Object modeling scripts

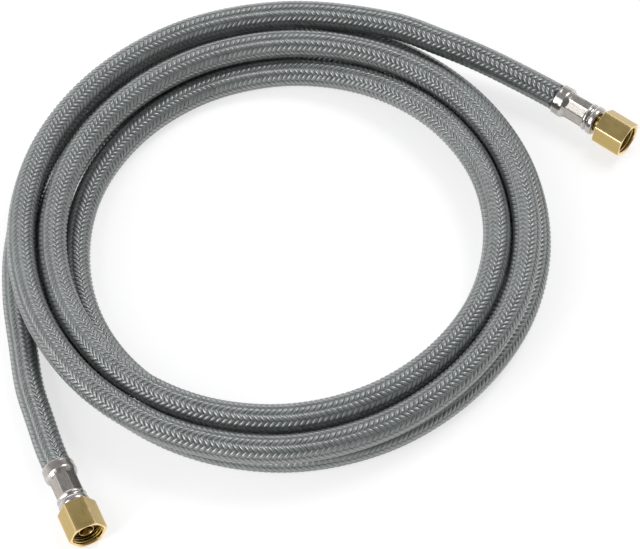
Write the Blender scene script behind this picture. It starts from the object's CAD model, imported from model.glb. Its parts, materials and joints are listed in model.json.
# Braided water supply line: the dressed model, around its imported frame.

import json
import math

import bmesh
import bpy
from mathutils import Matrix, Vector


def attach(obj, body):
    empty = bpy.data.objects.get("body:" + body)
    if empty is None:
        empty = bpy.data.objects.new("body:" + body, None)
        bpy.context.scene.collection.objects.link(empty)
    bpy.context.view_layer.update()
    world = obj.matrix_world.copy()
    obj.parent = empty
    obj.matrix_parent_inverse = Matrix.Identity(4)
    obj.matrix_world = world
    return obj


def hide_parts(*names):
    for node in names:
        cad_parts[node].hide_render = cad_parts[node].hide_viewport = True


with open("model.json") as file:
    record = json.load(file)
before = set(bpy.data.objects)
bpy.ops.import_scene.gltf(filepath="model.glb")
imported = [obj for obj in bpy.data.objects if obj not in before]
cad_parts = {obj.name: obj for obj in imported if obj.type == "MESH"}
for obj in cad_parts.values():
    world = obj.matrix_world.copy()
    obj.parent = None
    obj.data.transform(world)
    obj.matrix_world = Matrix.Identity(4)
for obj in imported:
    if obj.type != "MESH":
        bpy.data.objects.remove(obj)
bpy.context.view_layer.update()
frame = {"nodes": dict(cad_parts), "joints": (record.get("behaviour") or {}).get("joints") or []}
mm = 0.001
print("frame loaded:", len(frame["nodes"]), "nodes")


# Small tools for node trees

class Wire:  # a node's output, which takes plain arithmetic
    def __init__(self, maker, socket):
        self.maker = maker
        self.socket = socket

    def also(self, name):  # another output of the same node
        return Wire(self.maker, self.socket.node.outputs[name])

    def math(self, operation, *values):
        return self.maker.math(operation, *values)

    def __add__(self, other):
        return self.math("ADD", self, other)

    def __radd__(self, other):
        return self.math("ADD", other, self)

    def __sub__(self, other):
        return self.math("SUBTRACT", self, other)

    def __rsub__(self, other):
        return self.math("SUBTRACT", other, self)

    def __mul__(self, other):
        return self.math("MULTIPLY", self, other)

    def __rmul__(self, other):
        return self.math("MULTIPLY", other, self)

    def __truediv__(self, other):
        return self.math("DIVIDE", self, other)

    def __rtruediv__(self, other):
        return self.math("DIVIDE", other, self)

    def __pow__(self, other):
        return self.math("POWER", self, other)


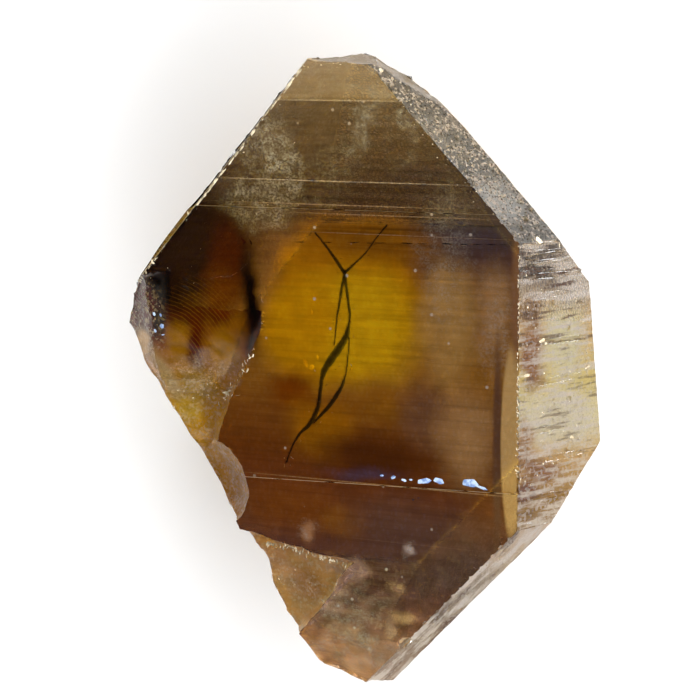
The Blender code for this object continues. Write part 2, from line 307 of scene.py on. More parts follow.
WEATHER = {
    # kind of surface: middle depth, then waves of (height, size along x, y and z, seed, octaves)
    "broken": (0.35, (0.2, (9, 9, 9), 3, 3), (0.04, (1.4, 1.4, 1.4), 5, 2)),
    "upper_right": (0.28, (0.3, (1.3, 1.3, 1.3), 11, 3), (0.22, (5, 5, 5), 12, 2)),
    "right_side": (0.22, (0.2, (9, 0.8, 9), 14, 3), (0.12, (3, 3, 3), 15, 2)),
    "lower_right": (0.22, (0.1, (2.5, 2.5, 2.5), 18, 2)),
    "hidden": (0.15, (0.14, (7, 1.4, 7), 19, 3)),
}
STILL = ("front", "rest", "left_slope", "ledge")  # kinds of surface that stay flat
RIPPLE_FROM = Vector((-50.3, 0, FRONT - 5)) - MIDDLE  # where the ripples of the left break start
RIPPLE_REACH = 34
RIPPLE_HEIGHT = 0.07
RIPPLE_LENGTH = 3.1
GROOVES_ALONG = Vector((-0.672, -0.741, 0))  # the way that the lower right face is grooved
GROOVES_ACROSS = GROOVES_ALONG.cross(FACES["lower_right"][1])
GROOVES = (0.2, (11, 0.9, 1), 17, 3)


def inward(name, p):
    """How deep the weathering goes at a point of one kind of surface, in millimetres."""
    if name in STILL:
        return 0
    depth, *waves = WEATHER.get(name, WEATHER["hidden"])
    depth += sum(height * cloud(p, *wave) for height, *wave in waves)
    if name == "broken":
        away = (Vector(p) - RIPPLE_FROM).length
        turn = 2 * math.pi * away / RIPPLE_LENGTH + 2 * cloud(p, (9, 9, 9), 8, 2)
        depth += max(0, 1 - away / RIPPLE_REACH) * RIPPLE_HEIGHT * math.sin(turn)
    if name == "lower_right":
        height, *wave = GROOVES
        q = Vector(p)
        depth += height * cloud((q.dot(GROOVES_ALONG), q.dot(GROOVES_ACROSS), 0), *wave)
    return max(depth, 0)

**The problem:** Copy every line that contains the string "before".

**Worked solution:**
before = set(bpy.data.objects)
imported = [obj for obj in bpy.data.objects if obj not in before]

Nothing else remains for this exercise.